Mimi gets away by stabbing Pat Patton, and then she kidnaps Lips again! She’s nothing if not determined. Once Mimi has Lips in her clutches again, she drugs him and marries him. (The justice of the peace just thinks Lips is really drunk.) Surprise, surprise, Mimi’s plan doesn’t work. (Lips slugs her as soon as he understands what’s happened.) Mimi’s desperation is actually kind of sad, as she still holds on to this dream that she can get Lips back. “You’re not through with me, Lips! I won’t let you be!” she says to him. She even wants him to grow his mustache back and comb his hair like he used to. At this point, Mimi is kind of like Jimmy Stewart at the end of Vertigo, where he’s trying to convince Kim Novak to dress up like the dead woman he’s obsessed with. 

Lips is less than thrilled to learn that he's now married to Mimi, September 1, 1936.

Mimi trying to repeat the past, September 6, 1936. Note that she's still carrying a towel over her hand.

Mimi approaching Lips with a crazed look in her eyes, September 17, 1936. I think she was supposed to be holding a knife, which somehow got erased. Lips' panicked reaction makes a lot more sense if she's holding a weapon.

Lips smacks Mimi on the jaw, September 18, 1936. You can see a mysterious flying knife, lending credence to my theory that Mimi was supposed to be holding it in the previous day's strip. This is the third time that Lips has slapped or hit Mimi.
Lips goes along with Mimi’s grooming for a while, and then Dick Tracy shows up and Lips makes it clear to Mimi that he’s through with her. The artwork for September 17th and 18th makes it seem like Mimi may have had a knife. In the third panel on the 17th, her hand is empty, but it’s positioned as though she’s holding a knife. When Lips punches her in the jaw on the first panel of the 18th, a knife is suddenly seen flying through the air. So, where did the knife come from? Was Mimi about to stab Lips? That would make his action of punching her in the jaw a little more called for. My guess is that the knife Mimi should have been holding in the third panel on the 17th somehow got erased. 
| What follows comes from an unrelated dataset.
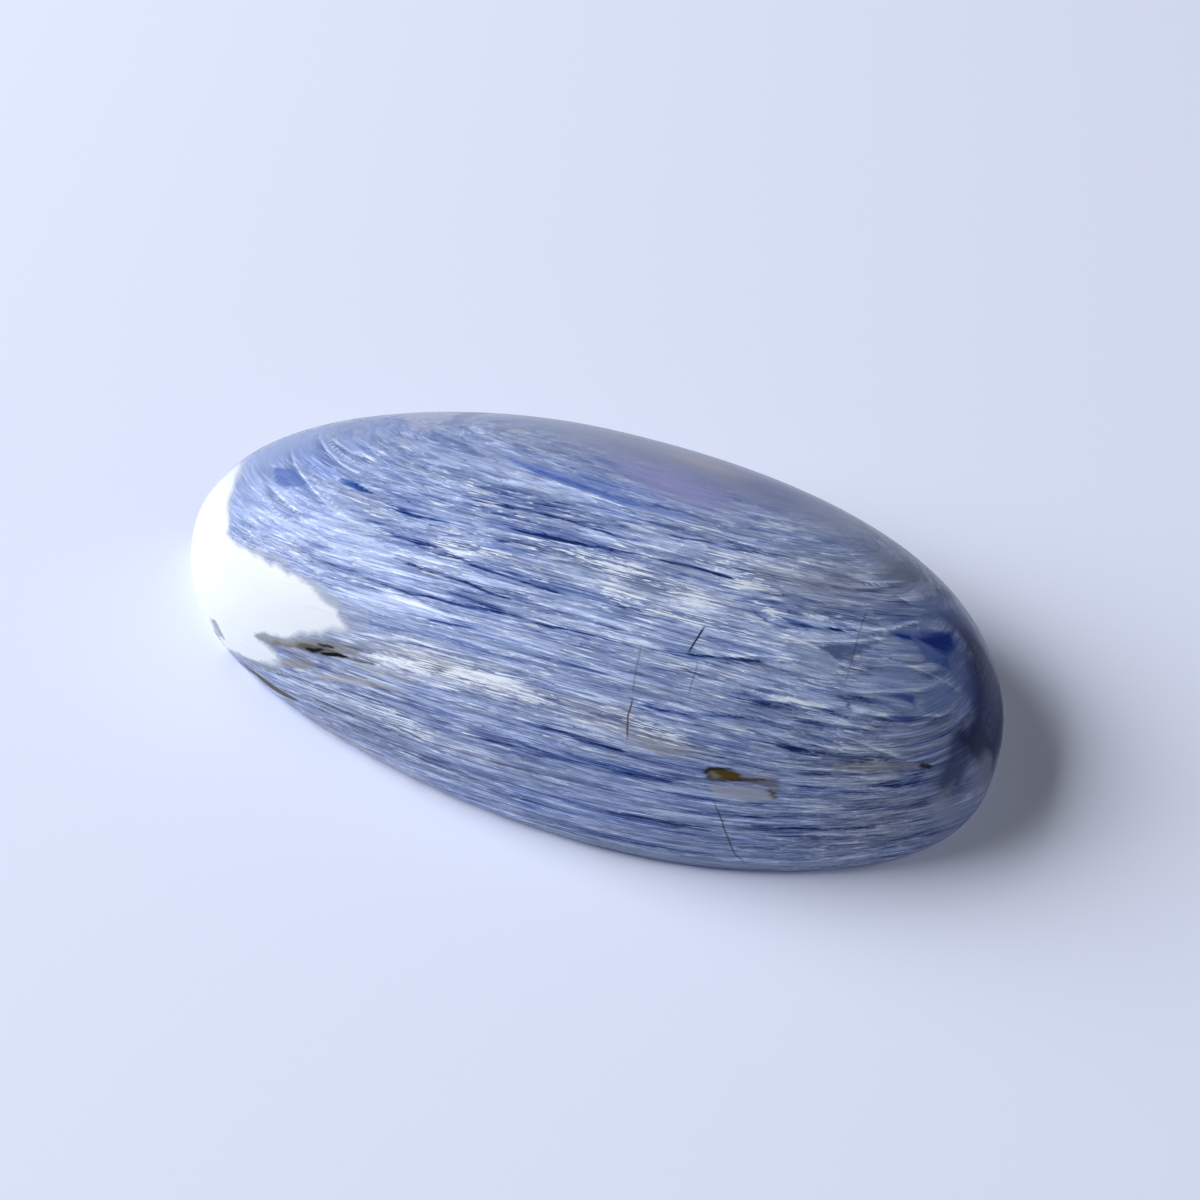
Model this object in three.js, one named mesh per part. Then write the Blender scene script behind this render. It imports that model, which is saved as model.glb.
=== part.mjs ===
// A polished oval cabochon: blue kyanite with milky quartz grown into one end.
// Millimetres, +Z up. The stone lies on its flat base, with the quartz end towards -X.
// The origin is on the base, under the middle of the stone's length and width.

import * as THREE from 'three';

// Driving dimensions.
const HALF_LENGTH = 20; // from the middle to the tip of either end
const HALF_WIDTH = 10.5; // from the middle to either long side
const HEIGHT = 9.3; // from the flat base to the top of the dome
const GIRDLE_HEIGHT = 0.7; // the widest line of the stone, above the base
const BASE_BEVEL = 0.6; // how far the base edge is drawn in under the girdle

// How full each curve is: 2 is an ellipse, a larger number is squarer, a smaller one more pointed.
const QUARTZ_END_FULLNESS = 1.9;
const BLUE_END_FULLNESS = 2.35;
const DOME_SHOULDER_FULLNESS = 2.25;
const DOME_TOP_FULLNESS = 2.2;

// The blue end is a little broader than the quartz end.
const END_WIDENING = 0.06;

// Hand grinding left the outline with shallow waves: waves to a turn, height as a share of the
// radius, and the angle of the first crest.
const GRINDING_WAVES = [
  { count: 5, height: 0.0063, crest: THREE.MathUtils.degToRad(-4.5) },
  { count: 6, height: 0.005, crest: THREE.MathUtils.degToRad(-18.3) },
];

// Mesh fineness.
const OUTLINE_STEPS = 96;
const DOME_STEPS = 20;

// The sine or cosine of a superellipse: a signed power that keeps the curve's direction.
function fullCurve(value, fullness) {
  return Math.sign(value) * Math.abs(value) ** (2 / fullness);
}

// The girdle's outline, seen from above, at one angle around the stone.
function girdlePoint(angle) {
  const towardsBlueEnd = (1 + Math.cos(angle)) / 2;
  const fullness = THREE.MathUtils.lerp(QUARTZ_END_FULLNESS, BLUE_END_FULLNESS, towardsBlueEnd);
  const x = HALF_LENGTH * fullCurve(Math.cos(angle), fullness);
  const y = HALF_WIDTH * fullCurve(Math.sin(angle), fullness);

  const widened = y * (1 + END_WIDENING * (x / HALF_LENGTH));
  let waviness = 1;
  for (const wave of GRINDING_WAVES) {
    waviness += wave.height * Math.cos(wave.count * (angle - wave.crest));
  }
  return new THREE.Vector2(x * waviness, widened * waviness);
}

// The outline, moved so that the middle of its length and width is at the origin.
function girdleOutline() {
  const points = [];
  for (let step = 0; step < OUTLINE_STEPS; step += 1) {
    points.push(girdlePoint((2 * Math.PI * step) / OUTLINE_STEPS));
  }
  const middle = new THREE.Box2().setFromPoints(points).getCenter(new THREE.Vector2());
  return { points: points.map((point) => point.sub(middle)), middle };
}

// One closed ring of the stone: the outline at some share of its size, about the dome's own middle.
function ringAt(outline, share, height) {
  return outline.points.map((point) => {
    const x = (point.x + outline.middle.x) * share - outline.middle.x;
    const y = (point.y + outline.middle.y) * share - outline.middle.y;
    return new THREE.Vector3(x, y, height);
  });
}

// The edge of the flat base, drawn in from the girdle towards the middle of the stone.
function baseRing(outline) {
  return outline.points.map((point) => {
    const drawnIn = point.clone().setLength(point.length() - BASE_BEVEL);
    return new THREE.Vector3(drawnIn.x, drawnIn.y, 0);
  });
}

// The rings from the base edge up to the last one below the top of the dome.
function stoneRings(outline) {
  const rings = [baseRing(outline)];
  for (let step = 0; step < DOME_STEPS; step += 1) {
    const rise = ((Math.PI / 2) * step) / DOME_STEPS;
    const share = fullCurve(Math.cos(rise), DOME_SHOULDER_FULLNESS);
    const lift = fullCurve(Math.sin(rise), DOME_TOP_FULLNESS);
    rings.push(ringAt(outline, share, GIRDLE_HEIGHT + (HEIGHT - GIRDLE_HEIGHT) * lift));
  }
  return rings;
}

// A closed skin of triangles over the rings, with a point under the base and one on the dome.
function closedSkin(rings, bottomPoint, topPoint) {
  const positions = [];
  for (const point of [...rings.flat(), bottomPoint, topPoint]) {
    positions.push(point.x, point.y, point.z);
  }
  const bottom = rings.length * OUTLINE_STEPS;
  const top = bottom + 1;
  const lastRing = (rings.length - 1) * OUTLINE_STEPS;

  const triangles = [];
  for (let step = 0; step < OUTLINE_STEPS; step += 1) {
    const next = (step + 1) % OUTLINE_STEPS;
    triangles.push(bottom, next, step);
    for (let ring = 0; ring < lastRing; ring += OUTLINE_STEPS) {
      const above = ring + OUTLINE_STEPS;
      triangles.push(ring + step, ring + next, above + next);
      triangles.push(ring + step, above + next, above + step);
    }
    triangles.push(lastRing + step, lastRing + next, top);
  }

  const geometry = new THREE.BufferGeometry();
  geometry.setAttribute('position', new THREE.Float32BufferAttribute(positions, 3));
  geometry.setIndex(triangles);
  geometry.computeVertexNormals();
  return geometry;
}

// The whole stone. Kyanite and quartz grew into each other and were ground as one piece.
function cabochon() {
  const outline = girdleOutline();
  const underside = new THREE.Vector3(-outline.middle.x, -outline.middle.y, 0);
  const crown = underside.clone().setZ(HEIGHT);
  const polishedKyanite = new THREE.MeshStandardMaterial({
    color: '#7b8ec3',
    roughness: 0.2,
    metalness: 0,
  });
  const stone = new THREE.Mesh(closedSkin(stoneRings(outline), underside, crown), polishedKyanite);
  stone.name = 'cabochon';
  return stone;
}

const kyaniteCabochon = new THREE.Group();
kyaniteCabochon.add(cabochon());

export default kyaniteCabochon;
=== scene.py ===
# A polished oval cabochon of blue kyanite, with milky quartz at one end, on a pale floor.
# Blender works in metres; the stone's own measures are written here in millimetres.

import math
from functools import partial

import bpy
import numpy as np
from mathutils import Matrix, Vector


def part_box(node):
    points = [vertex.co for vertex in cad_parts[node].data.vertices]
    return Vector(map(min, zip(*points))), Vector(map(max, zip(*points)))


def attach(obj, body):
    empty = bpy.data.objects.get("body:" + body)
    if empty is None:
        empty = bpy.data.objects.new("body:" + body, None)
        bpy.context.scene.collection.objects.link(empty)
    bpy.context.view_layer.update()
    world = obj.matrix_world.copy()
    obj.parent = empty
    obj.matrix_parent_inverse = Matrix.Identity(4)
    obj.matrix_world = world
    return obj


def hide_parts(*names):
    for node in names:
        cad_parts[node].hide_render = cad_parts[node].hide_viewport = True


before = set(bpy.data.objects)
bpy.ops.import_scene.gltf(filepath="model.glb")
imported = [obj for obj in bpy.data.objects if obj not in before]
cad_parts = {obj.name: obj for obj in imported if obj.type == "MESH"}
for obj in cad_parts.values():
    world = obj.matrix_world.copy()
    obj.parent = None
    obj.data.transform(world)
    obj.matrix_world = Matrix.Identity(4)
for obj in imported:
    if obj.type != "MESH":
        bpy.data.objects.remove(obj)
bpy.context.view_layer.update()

MM = 0.001
STONE = "cabochon"
RANGE = "ShaderNodeMapRange"
MIX = "ShaderNodeMix"
NOISE = "ShaderNodeTexNoise"
APART = "ShaderNodeSeparateXYZ"
TOGETHER = "ShaderNodeCombineXYZ"

# ---- The ground form ----

QUARTZ_END_FULLNESS = 1.9
BLUE_END_FULLNESS = 2.35
SHOULDER_FULLNESS = 2.25
TOP_FULLNESS = 2.2
END_WIDENING = 0.06
GIRDLE_HEIGHT = 0.7
BASE_BEVEL = 0.6
GRINDING_WAVES = ((5, 0.0063, math.radians(-4.5)), (6, 0.005, math.radians(-18.3)))
DOME_TOP = (-0.12, 0.05)  # the highest point, from the middle of the stone's box

POINTS_ALONG = 188
POINTS_ACROSS = 500  # close together, because the fibres run along the stone and are fine
EDGE_ROLL = 1.05  # the dome's rings end at 1, and the rounded base edge's at this

# ---- How the blades of kyanite lie ----
# They are thin layers, almost level, that lean back and curl up towards both ends.

LEAN = math.radians(70)  # their normal, turned up from +Y
SLOPE = -0.012  # rise per mm of length
CURL = 0.0053  # rise per mm of length squared
TWIST = 0.0044  # rise per mm of length and mm of width
FLATTENING = 0.01  # fall per mm of length squared, low in the stone's blue half
SWEEP = 0.0015  # how the blades' edges sweep sideways, per mm of length cubed

# ---- The polish ----

GROOVE_DEPTH = 0.02
WAVINESS = 0.05
POLISH_ROUGHNESS = 0.22
KYANITE_IOR = 1.72
SHINE = 0.04  # low: soft light leaves hardly a highlight on the stone

# Each blue by how pale the fibre is, with its two ends first: the common blue, the royal blue of
# the veins, and grey.
BLUES = (
    (0.0, "#1c2f66"), (1.0, "#ffffff"), (0.09, "#34487f"), (0.2, "#596b9b"), (0.29, "#6f80ab"),
    (0.38, "#8091b9"), (0.46, "#8f9fc6"), (0.54, "#a0afd3"), (0.63, "#b2c3ea"), (0.72, "#c8dafd"),
    (0.83, "#eff7ff"),
)
ROYAL_BLUES = (
    (0.0, "#1c2b60"), (1.0, "#eff7ff"), (0.12, "#354983"), (0.25, "#4e66a3"), (0.4, "#6c83bf"),
    (0.55, "#91a5d6"), (0.75, "#c3d3f3"),
)
GREY_BLUES = (
    (0.0, "#30384c"), (1.0, "#ffffff"), (0.2, "#626b83"), (0.46, "#979eb0"), (0.7, "#cdd2da"),
)
# near white, for the painted glints on splinters of the blades
PAINTED_GLINT = "#f1f9ff"
CLEAN_CRACK = "#1c2338"
IRON_CRACK = "#5c4a30"
QUARTZ_FRINGE = "#a3aab8"
MILKY_QUARTZ = "#dfe4e8"
FAR_SIDE_GREY_AND_REFLECTION = "#8b8e9a"


def linear(hex_colour):
    """An sRGB hex colour as linear red, green, blue and alpha."""
    parts = [int(hex_colour[i : i + 2], 16) / 255 for i in (1, 3, 5)]
    return tuple(c / 12.92 if c <= 0.04045 else ((c + 0.055) / 1.055) ** 2.4 for c in parts) + (1.0,)


def node(tree, kind, *inputs, stops=(), **settings):
    """Adds a node, sets it up, links or fills its inputs in order, and gives its first output.

    A kind without "Node" in it is what a Math or Vector Math node does. An input of None stays as
    it is. The stops are a colour ramp's, each a place and a colour."""
    if "Node" not in kind:
        settings["operation"] = kind.removeprefix("VECTOR ")
        kind = "ShaderNodeVectorMath" if kind.startswith("VECTOR ") else "ShaderNodeMath"
    new = tree.nodes.new(kind)
    for name, value in settings.items():
        setattr(new, name, value)
    for number, (place, colour) in enumerate(stops):
        ramp = new.color_ramp.elements
        stop = ramp[number] if number < 2 else ramp.new(place)
        stop.position = place
        stop.color = linear(colour)
    sockets = [s for s in new.inputs if s.enabled and not s.is_unavailable]
    for socket, value in zip(sockets, inputs):
        if isinstance(value, bpy.types.NodeSocket):
            tree.links.new(value, socket)
        elif value is not None:
            socket.default_value = value
    outputs = [s for s in new.outputs if s.enabled and not s.is_unavailable]
    return outputs[0] if outputs else new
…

Mimi's death scene, September 19, 1936.
When it becomes clear that Lips is going to turn her over to the cops, Mimi pulls a vial out of her garter top and drinks poison, which kills her instantly. It makes sense that Mimi kills herself, since all her actions revolve around one goal: getting Lips back. But even when she gets him back and convinces him to change his hairstyle back to how it was, it doesn’t work. She’s like Jay Gatsby. Mimi would definitely agree with Gatsby’s famous quote: “Can’t repeat the past? Of course you can.” But it doesn’t work out for either Gatsby or Mimi. As F. Scott Fitzgerald wrote in his short story “The Sensible Thing,” “There are all kinds of love in the world, but never the same love twice.” Mimi should have read her Fitzgerald. 

Mimi is an awful person, but she’s an interesting character. Her default attitude is one of haughty disdain—she’s constantly calling her henchmen “stupid,” or telling them “Don’t ask so many questions!” “Stop the yelling-you idiot!” If she wasn’t so focused on getting Lips back, it’s easy to imagine Mimi presiding over a crime empire of her own.